Target Score at This Stage
After Phase 1 preparation, a dedicated student should be scoring 70–90 on AMC 10 practice tests consistently.
Phase 2: AIME Qualification (6–12 months)
What Changes at the AIME Level
To reach AIME qualification (~96–105+), the content gaps are less important than:
- Problem synthesis: AIME-level problems on AMC 10 (questions 20–30) require combining multiple concepts in a single problem.
- Precision: With 6 points per correct and 0 for wrong, every mistake is costly. No more guessing.
- Time management: Spending 10+ minutes on a hard problem you can't solve wastes time that could earn points on medium problems.
Strategic Approach
The 15-15-20 strategy:
- Questions 1–15: Target 100% accuracy. These should take ≤ 30 minutes total.
- Questions 16–20: Target 60–70% accuracy. Apply all strategies; skip and return.
- Questions 21–30: Attempt any that look approachable; skip those that seem intractable.
Error categorization practice: After every practice test, categorize every wrong answer:
- Conceptual (didn't know the technique)
- Execution (knew the approach, made an arithmetic/algebraic error)
- Strategic (chose wrong approach or wasted time)
Each category requires different remediation.
Advanced Resources
- AoPS Volume 1 and 2: The bridge between AMC 10 and AIME-level thinking.
- The Art and Craft of Problem Solving (Paul Zeitz): Builds mathematical maturity for hard problems.
- AoPS AIME Problem Series: Systematic exposure to AIME problem types.
Phase 3: AIME → USAJMO (12–24 months)
What USAJMO Demands
USAJMO is proof-based.

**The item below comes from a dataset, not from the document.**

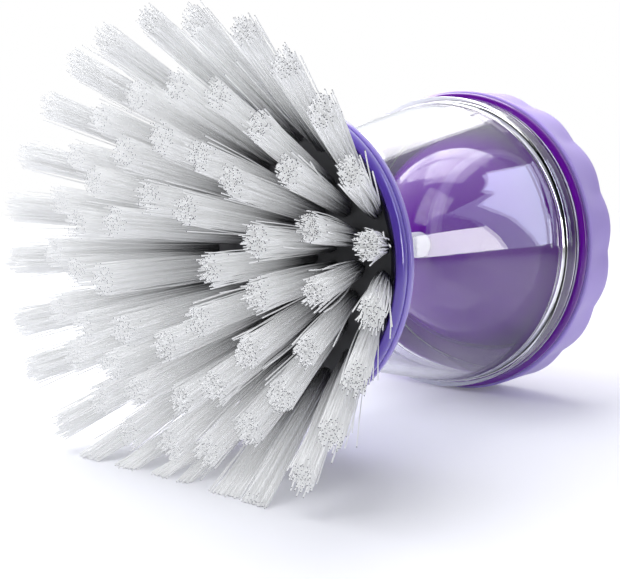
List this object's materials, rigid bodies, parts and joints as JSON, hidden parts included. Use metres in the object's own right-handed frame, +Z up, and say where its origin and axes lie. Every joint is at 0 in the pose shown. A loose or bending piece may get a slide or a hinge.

Students move from multiple-choice to open-ended proofs requiring:
- Precise mathematical writing
- Constructive proofs and proofs by contradiction
- Number theory (often the most accessible USAJMO topics)
- Combinatorics with elegance
- Advanced geometry (often the most challenging)
Building Proof-Writing Skills
This is where most AMC/AIME-strong students struggle. The shift from computation to proof requires:
- Reading and writing mathematical proofs regularly
- Practicing proof-writing on USAJMO/USAMO past problems with feedback
- Studying written solutions to understand proof structure, not just problem-solving
Resources:
- Evan Chen: Olympiad Handouts (free online) — exceptional quality
- USAMO/USAJMO Past Problems and Solutions (AoPS wiki)
- Mathematical Olympiad in China series
- Problems in Combinatorics (Lovász)
A Realistic Timeline
| Timeframe | Typical Milestone |
|---|---|
| Years 1–2 | AMC 8 → AMC 10 proficiency (score 60–90) |
| Years 2–3 | AMC 10 AIME qualification |
| Years 3–4 | AIME score 8–10 |
| Years 4–5 | USAJMO qualification |
These timelines assume starting competition prep seriously in grades 6–8. Students who start earlier can move faster; students who start in 10th grade should focus on maximizing AMC 10/12 and AIME performance rather than targeting USAJMO.
Common Mistakes That Prevent Progress
- Prioritizing quantity over quality in practice: Doing 100 easy problems poorly teaches less than carefully analyzing 20 hard problems.
- Skipping proof writing: Even AMC students benefit from writing out full solutions (not just circling answers) to build precision.
- Neglecting weak subjects: Most students have one particularly weak area. Avoiding it slows overall progress.
- Isolated study: Competition math improves faster with peers, mentors, and structured feedback. Online communities (AoPS forums) and in-person programs provide this.